The transition Apple and Tim Cook announced today is entirely different. No one’s hand was forced. There is nothing unpleasant. Apple’s business is firing on nearly all cylinders. This year’s iPhone 17 lineup is arguably the best ever. The Mac is more popular than ever — exemplified just last month by the introduction of the $600 MacBook Neo, a machine so fun, with a price so low, that the only problem is that it’s selling so well that Apple is reportedly running out of A18 Pro chips to put in it. The iPad lineup is strong, AirPods remain dominant, and I see Apple Watches on wrists everywhere I go.
Tim Cook is 65 years old, has been CEO for 15 years, and is going out on top. Looking only at the numbers, Cook is the GOAT. But Cook, by all accounts, would be the first to tell us he doesn’t want to be judged by the numbers alone. Or as he famously put it himself at a shareholder meeting, early in his reign, “When we work on making our devices accessible by the blind, I don’t consider the bloody ROI.”
Jobs made the right pick for his successor. And while only time will tell, it sure feels today like Cook has too. Cook has never been a product person and to his credit, he never once pretended to be. (That was John Sculley’s downfall, in a nut.) With the table set by the budding iPhone and nascent iPad products Jobs left behind, Apple didn’t need a product person at the helm in the 2010s. They needed someone to let the existing products blossom and expand. Today, it feels to me like Apple needs a product guy at the helm again. Someone with the itch to spearhead the creation of new things. Of course Cook’s successor came from within the company’s ranks. And John Ternus, more than anyone else at the company, seems like that person.

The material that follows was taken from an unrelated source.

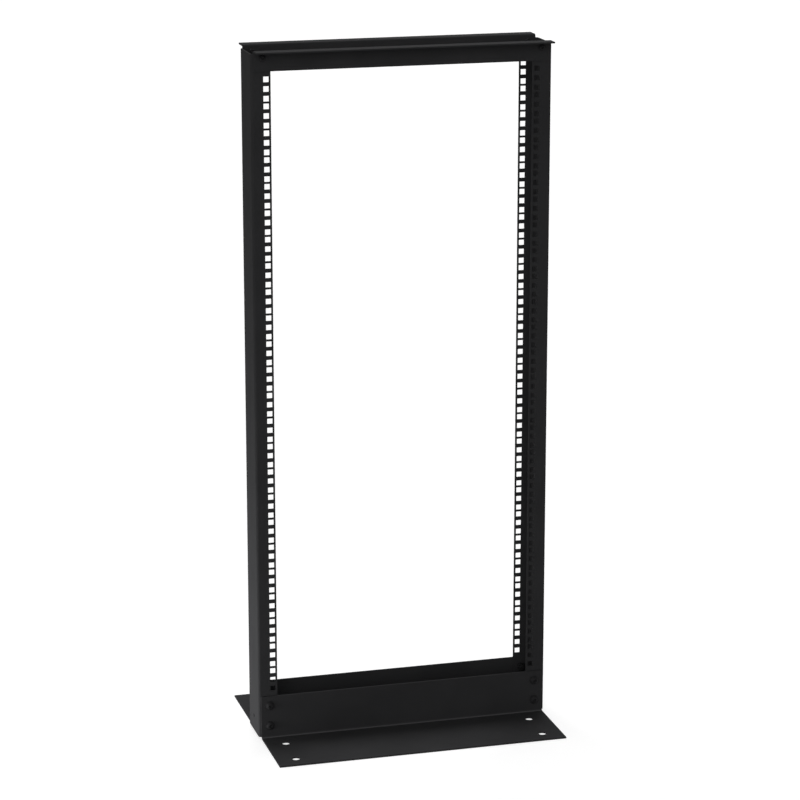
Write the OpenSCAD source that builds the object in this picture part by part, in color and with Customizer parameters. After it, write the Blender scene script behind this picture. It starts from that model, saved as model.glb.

Here’s Cook, quoted in Apple’s announcement today: “John Ternus has the mind of an engineer, the soul of an innovator, and the heart to lead with integrity and with honor. He is a visionary whose contributions to Apple over 25 years are already too numerous to count, and he is without question the right person to lead Apple into the future. I could not be more confident in his abilities and his character, and I look forward to working closely with him on this transition and in my new role as executive chairman.”
Regarding that new role, Apple’s announcement states:
As executive chairman, Cook will assist with certain aspects of the company, including engaging with policymakers around the world.
Back in December, linking to the Financial Times’s blockbuster scoop accurately foretelling this announcement, I predicted:
I would also bet that Cook moves into the role of executive chairman, and will still play a significant, if not leading, role for the company when it comes to domestic and international politics. Especially with regard to Trump.
Sounds right. The only problem I can see with this arrangement is the potential for Cook to stand over Ternus’s shoulder — keeping Ternus in his shadow. That doesn’t sound like Tim Cook to me. A Bob Iger situation, I do not foresee.
After I gathered my thoughts back in August 2011, under the title “Resigned”, I wrote:
Apple’s products are replete with Apple-like features and details, embedded in Apple-like apps, running on Apple-like devices, which come packaged in Apple-like boxes, are promoted in Apple-like ads, and sold in Apple-like stores. The company is a fractal design. Simplicity, elegance, beauty, cleverness, humility. Directness. Truth. Zoom out enough and you can see that the same things that define Apple’s products apply to Apple as a whole. The company itself is Apple-like. The same thought, care, and painstaking attention to detail that Steve Jobs brought to questions like “How should a computer work?”, “How should a phone work?”, “How should we buy music and apps in the digital age?” he also brought to the most important question: “How should a company that creates such things function?”
Jobs’s greatest creation isn’t any Apple product. It is Apple itself.
I remember writing that piece with such a heavy heart. It hurt. But there was hope. Those words stand up, and I can quote them today in the context of Cook handing the mantle to Ternus with nothing but the hope, and none of the hurt.
CEOs typically leave companies in one of three ways: with a hook, on a gurney, or on their own terms. Cook, seemingly, is doing it entirely on his own terms. One can reasonably argue with certain of his strategic decisions over the years. I certainly have. But I don’t think you can argue that Cook ever did anything for any reason other than what he believed was in the company’s best interest. Not his personal interest. Not employees. Not users. Not shareholders. Not developers (ha!). The company’s interest always came first. There’s a nobility to his singleminded focus on Apple itself, as an abiding institution, and his faith that what’s best for Apple will ultimately prove best for everyone involved with it: employees, shareholders, users, and, yes, even developers. If he’s made mistakes, they’re errors in taste, not mistaken priorities. He is the ultimate company man at the ultimate company.
Cook has transformed Apple in his own image. The company is much more predictable now than it ever was, or could have been, under Jobs. It now runs on an annual schedule that can be printed on a calendar. There is far less drama, and no scandal. And there is seemingly no drama, at all, in this particular transition, despite the incredibly high stakes and the (justifiably) large egos in Apple’s leadership team. Cook inherited the greatest company in the world. He’s handing it over to Ternus in even better shape than what Jobs handed to him. Even the timing of the announcement and the transition, on Apple’s annual calendar, seems perfect. Cook oversees one last WWDC in June, then Ternus takes the helm on the cusp of Apple’s announcement of new iPhones in September. It’s hard to imagine a more orderly, confidence-inspiring, exciting-but-not-at-all-surprising, this-feels-right way to do this.
All of that, I am sure, is just the way Cook wants it.
And, if you agree that Apple itself was Jobs’s greatest product, Cook really is a product person after all.